Auf der Strecke zwischen den Stationen wird das Seil von grossen, fliegend gelagerten
Tragrollen unterstützt (vgl. Fig. 17 der
Fortsetzung), die je nach der Seilstärke 40–60 cm Durchmesser haben und bisweilen
zur Schonung des Seiles mit einer weichen, leicht zn erneuernden Schmiedeiseneinlage
versehen werden.
Die Stützen werden gewöhnlich aus Holz hergestellt ausser in den Tropen, wo hölzerne
Stützen in kurzer Zeit zerstört werden würden. Eine von Bullivant & Co. vielfach benutzte
Stützenform zeigt Fig. 11. Die Entfernung der
Stützen voneinander beträgt gewöhnlich 60 m, doch können je nach den
Terrainverhältnissen dazwischen auch einzelne Spannweiten von 100 m und mehr
vorkommen. Ueber 160 m Spannweite geht man bei einfacher Unterstützungdes die
vollen Wagen tragenden Seiltrums durch eine einzige Rolle äusserst ungern, da dann
der Durchhang des nur verhältnismässig schwach gespannten Seiles unter der Wagenlast
so gross wird, dass die Förderkübel schwer über die Stützrollen hinwegkommen, ohne
dass bei ungünstiger Witterung Rutschen eintritt.
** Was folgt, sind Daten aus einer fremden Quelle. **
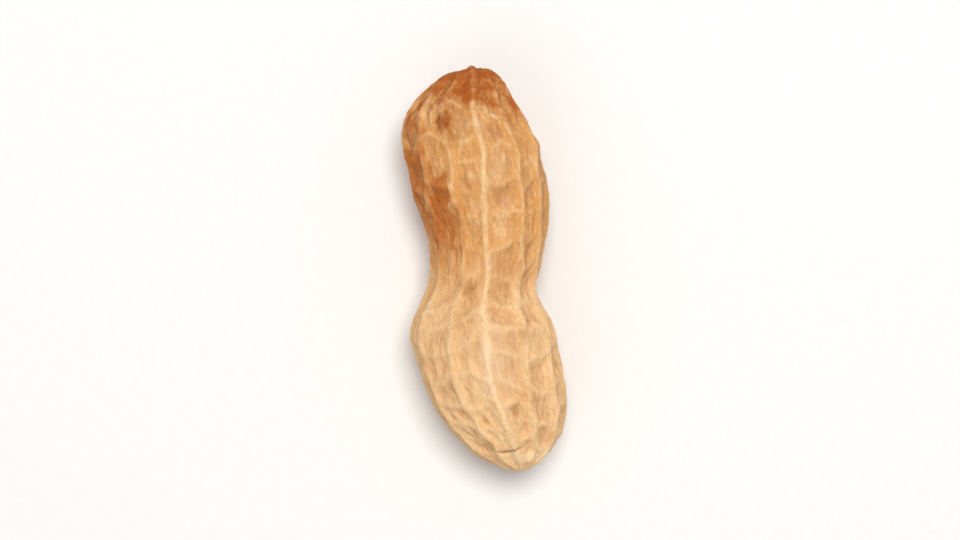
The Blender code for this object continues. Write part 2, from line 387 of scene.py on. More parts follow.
            "soilInHollows": (0.0, 0.6, 0.25, 1.0),
            "pale": (0.34, 0.60, 0.30, 1.0),
            "strand": (0.40, 0.60),
            "dust": (0.25, 0.60, 0.4, 1.0),
        },
        # the washes of colour in the order in which they are laid over each other: how strong each is,
        # and where its mask starts (low) and is full (high), 0 to 1 if not given
        "washes": {
            "clouds": {"colour": "warmCloud", "strength": 0.55, "low": 0.46, "high": 0.72},
            "paleClouds": {"colour": "dust", "strength": 0.45, "low": 0.50, "high": 0.72},
            "cell": {"colour": "cell", "strength": 0.80, "high": 1.5},
            # darker in the hollows of the relief: partly dirt, partly painted shade
            "hollow": {"colour": "cell", "strength": 0.60, "high": 0.9},
            "soil": {"colour": "soil", "strength": 0.45},
            "pale": {"colour": "pale", "strength": 0.60},
            "proud": {"colour": "dust", "strength": 0.25, "low": 0.1},
            "strand": {"colour": "dust", "strength": 0.22, "low": 0.2},
            "fibres": {"colour": "fibre", "strength": 0.45, "low": 0.47, "high": 0.70},
            "paleFibres": {"colour": "dust", "strength": 0.40, "low": 0.52, "high": 0.72},
            "freckles": {"colour": "freckle", "strength": 0.50, "low": 0.60, "high": 0.70},
            "pit": {"colour": "freckle", "strength": 0.75, "low": 0.25, "high": 0.95},
            # pale dust, and a painted highlight on the tops of the lobes
            "dust": {"colour": "dustAndHighlight", "strength": 0.42},
            # the stem end's red-brown stain, with painted shade over the stem end and its two edges
            "stemStainAndShade": {"colour": "stemStainAndShade", "strength": 0.95, "blend": "MULTIPLY"},
            # painted shade and painted reflected light on the left flank, and the brown blots on the
            # underside, which are real stains
            "flankShadeAndStain": {"colour": "flankShadeAndStain", "strength": 0.9, "blend": "MULTIPLY"},
            # painted shade in the hollows on the upper side
            "hollowShade": {"colour": "hollowShade", "strength": 0.95, "blend": "MULTIPLY"},
            "scar": {"colour": "scar", "strength": 0.8, "blend": "MULTIPLY"},
            # pale flakes and painted highlights
            "flakeAndHighlight": {"colour": "pale", "strength": 0.6},
            "lip": {"colour": "pale", "strength": 0.85},
            "stubTop": {"colour": "pale", "strength": 0.5},
            # painted shade inside the split across the beak
            "groove": {"colour": "split", "strength": 0.60, "low": 0.3, "high": 0.95},
        },
        "roughness": (0.3, 0.8, 0.72, 0.94),  # what the fibres run from and to, and the roughness there
        "specular": 0.12,
        "bumpStrength": 0.9,
        "bumpDepth": 0.14,
        "bumpShares": {"fibres": 0.65, "micro": 0.45, "paleFibres": 0.35},
    },
}
pod, net, fine = podShell["pod"], podShell["net"], podShell["fine"]
skin, split, maskRanges = podShell["skin"], podShell["split"], podShell["masks"]
patterns, stainsAndPaintedLight, finish = podShell["patterns"], podShell["stainsAndPaintedLight"], podShell["finish"]

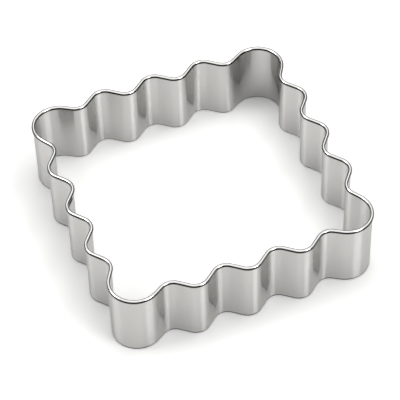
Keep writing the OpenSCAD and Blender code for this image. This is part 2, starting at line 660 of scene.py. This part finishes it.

Eine Ausnahme hiervon bildet die Roesche Ausführung des
Ropeways Syndicate in London, das eine noch bei
Neigungen bis 1 : 2 arbeitende Kupplungsvorrichtung benutzt und das Seil bei
weiteren Stützenabständen je nach der grössten vorkommenden Einzellast und dem
Neigungswinkel des leeren Seiles durch 2 bis 4 pendelnd gelagerte Rollen
unterstützt. Der Uebergang des Wagens über die Stützen erfolgt dann, ohne dass eine
nennenswerte Verbiegung des Seiles um die Stützrollen eintritt, wie Fig. 12 zeigt. Die pendelnden Arme sind, um das
Gewicht bei einfacher Herstellung so gering wie möglich zu halten, aus Stahlguss
röhrenförmig ausgeführt. Die Konstruktion der nur teilweise zur Darstellung
gelangten Stütze ist ebenfalls eine eigenartige. Roe
ist es so mit Hilfe des verbesserten Kupplungsapparates gelungen, Spannweiten von
600 m beim englischen Bahnsystem zu überbrücken. Ein besonders interessantes
Beispiel bietet Fig. 13, die das Längsprofil einer
Bahn das Ropeways Syndicate darstellt, welche mit einem
Wageninhalt von 200 kg die allerdings nur kleine Leistung von 5 t/St. besitzt,
jedoch bei einer Länge von 3750 m nur 17 Stützen benötigt. Die beiden grössten
Spannweiten haben je eine Länge von 600 m.